Stop after the line containing "return self.tree.nodes.new(kind)": print each line exactly from the first line of the listing up to that point.

• • • •

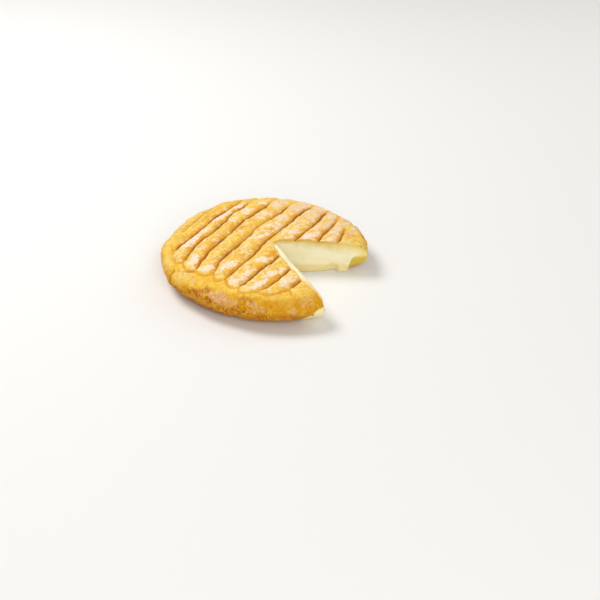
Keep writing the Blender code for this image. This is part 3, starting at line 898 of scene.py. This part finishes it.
class Nodes:
    """Short calls for building a node tree, one colour laid over another."""

    def __init__(self, name, colours):
        self.colours = colours
        self.material = bpy.data.materials.new(name)
        self.material.use_nodes = True
        self.tree = self.material.node_tree
        self.shader = self.tree.nodes["Principled BSDF"]
        self.place = self.new("ShaderNodeTexCoord").outputs["Object"]

    def new(self, kind):
        return self.tree.nodes.new(kind)

    def link(self, source, target):
        """Join an output to a socket, or set the socket to a number or a colour."""
        if isinstance(source, (int, float, tuple)):
            target.default_value = source
        else:
            self.tree.links.new(source, target)

    def join(self, node, sockets):
        for name, source in sockets.items():
            self.link(source, node.inputs[name])
        return node

    def mask(self, name):
        node = self.new("ShaderNodeAttribute")
        node.attribute_name = name
        return node.outputs["Fac"]

    def noise(self, size, detail=2.0, rough=0.5, stretch=(1, 1, 1), warp=0.0, shift=0.0):
        """Noise with features of the given size, in metres."""
        place = self.join(self.new("ShaderNodeMapping"), {
            "Vector": self.place, "Scale": stretch, "Location": (shift, shift * 0.7, shift * 0.4),
        }).outputs["Vector"]
        return self.join(self.new("ShaderNodeTexNoise"), {
            "Vector": place, "Scale": 1.0 / size, "Detail": detail, "Roughness": rough,
            "Distortion": warp,
        }).outputs["Fac"]

    def ramp(self, value, a, b, low=0.0, high=1.0):
        """Soft step from low at a to high at b."""
        node = self.new("ShaderNodeMapRange")
        node.interpolation_type = "SMOOTHSTEP"
        sockets = {"Value": value, "From Min": a, "From Max": b, "To Min": low, "To Max": high}
        return self.join(node, sockets).outputs["Result"]

    def math(self, kind, a, b=0.0):
        node = self.new("ShaderNodeMath")
        node.operation = kind
        return self.join(node, {0: a, 1: b}).outputs["Value"]

    def times(self, a, b):
        return self.math("MULTIPLY", a, b)

    def mix(self, share, a, b):
        """Colour a with a share of b laid over it; either may be a name in the palette."""
        a, b = (self.colours[c] if isinstance(c, str) else c for c in (a, b))
        node = self.new("ShaderNodeMix")
        node.data_type = "RGBA"
        return self.join(node, {"Factor": share, 6: a, 7: b}).outputs[2]

    def lay(self, share, colour):
        """Lay a share of a colour over what the material has so far."""
        self.colour = self.mix(share, self.colour, colour)

    def cover(self, mask, patch, patch_step, grain, grain_step):
        """A mask whose edges are broken up by patchy noise and by grain."""
        total = self.math("ADD", mask, self.ramp(patch, *patch_step))
        return self.math("ADD", total, self.ramp(grain, *grain_step))

    def bump(self, height, depth, strength=1.0, under=None):
        sockets = {"Height": height, "Distance": depth, "Strength": strength}
        if under is not None:
            sockets["Normal"] = under
        return self.join(self.new("ShaderNodeBump"), sockets).outputs["Normal"]

    def finish(self, roughness, normal, specular, subsurface, radius):
        """Wire up the shader; what is even all over is set on its own socket."""
        self.join(self.shader, {
            "Base Color": self.colour, "Roughness": roughness, "Normal": normal,
            "Specular IOR Level": specular, "Subsurface Weight": subsurface,
            "Subsurface Radius": radius, "Subsurface Scale": 1.0,
        })
        return self.material


RIND = palette(
    # The third colour below is a painted highlight for the middle of each ridge
    top=(237, 185, 46), top_light=(245, 206, 92), ridge=(248, 212, 124),
    # The second colour below is painted shade for the lower side
    side=(205, 136, 0), side_low=(152, 82, 0), side_light=(226, 166, 4),
    pale=(238, 206, 122), gold=(225, 156, 24), lemon=(248, 214, 92), olive=(226, 202, 86),
    # The first colour below is the rind's rust and also painted shade on the shaded ridge flanks
    # The second colour below is the groove's deeper orange, partly painted shade
    # The third colour below is a painted highlight for the lit lips of creases and wrinkles
    rust=(222, 146, 16), moat=(222, 146, 26), lip=(252, 224, 152),
    bloom_edge=(240, 200, 116), white=(253, 236, 208), white_cool=(252, 231, 222),
    white_rosy=(233, 201, 160), white_worn=(222, 182, 116),
    golden=(222, 162, 0), dust_dark=(206, 150, 98), dust=(229, 192, 152),
    brown=(164, 84, 0), rosy=(228, 164, 74), ribs=(238, 188, 50), stain=(206, 132, 0),
    # The first colour below is painted shade for the creases, the pit and the folds
    # The second colour below is a painted shadow for the foot
    crease=(158, 82, 2), foot=(150, 80, 14), speck_light=(252, 222, 150),
    speck_dark=(196, 118, 0), fleck=(180, 118, 20), cut_edge=(230, 208, 116),
    bead=(246, 230, 178),
)
PASTE = palette(
    body=(250, 241, 208), body_warm=(248, 236, 192), low=(234, 208, 124),
    olive=(228, 201, 120), olive_far=(240, 221, 152), crust=(216, 170, 62),
    crust_far=(236, 212, 126), streak=(236, 216, 150), warm=(246, 212, 142),
    tan=(222, 180, 104), tan_dark=(214, 168, 92), skin=(214, 190, 58),
    skin_top=(238, 212, 132),
)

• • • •

§ Correct response:
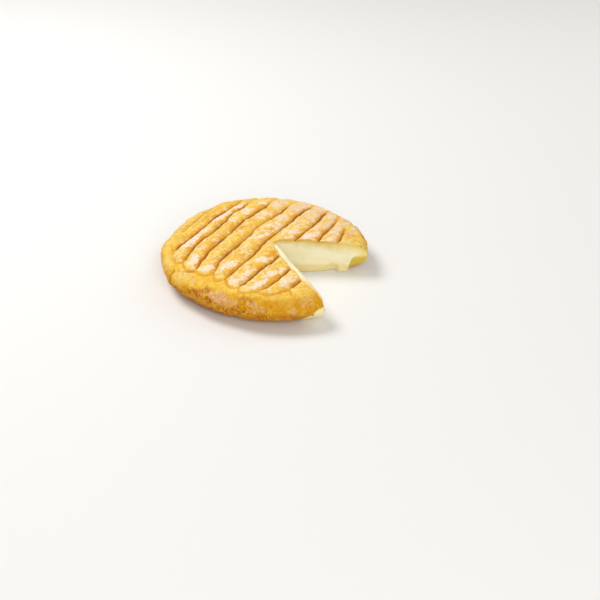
Keep writing the Blender code for this image. This is part 3, starting at line 898 of scene.py. This part finishes it.
class Nodes:
    """Short calls for building a node tree, one colour laid over another."""

    def __init__(self, name, colours):
        self.colours = colours
        self.material = bpy.data.materials.new(name)
        self.material.use_nodes = True
        self.tree = self.material.node_tree
        self.shader = self.tree.nodes["Principled BSDF"]
        self.place = self.new("ShaderNodeTexCoord").outputs["Object"]

    def new(self, kind):
        return self.tree.nodes.new(kind)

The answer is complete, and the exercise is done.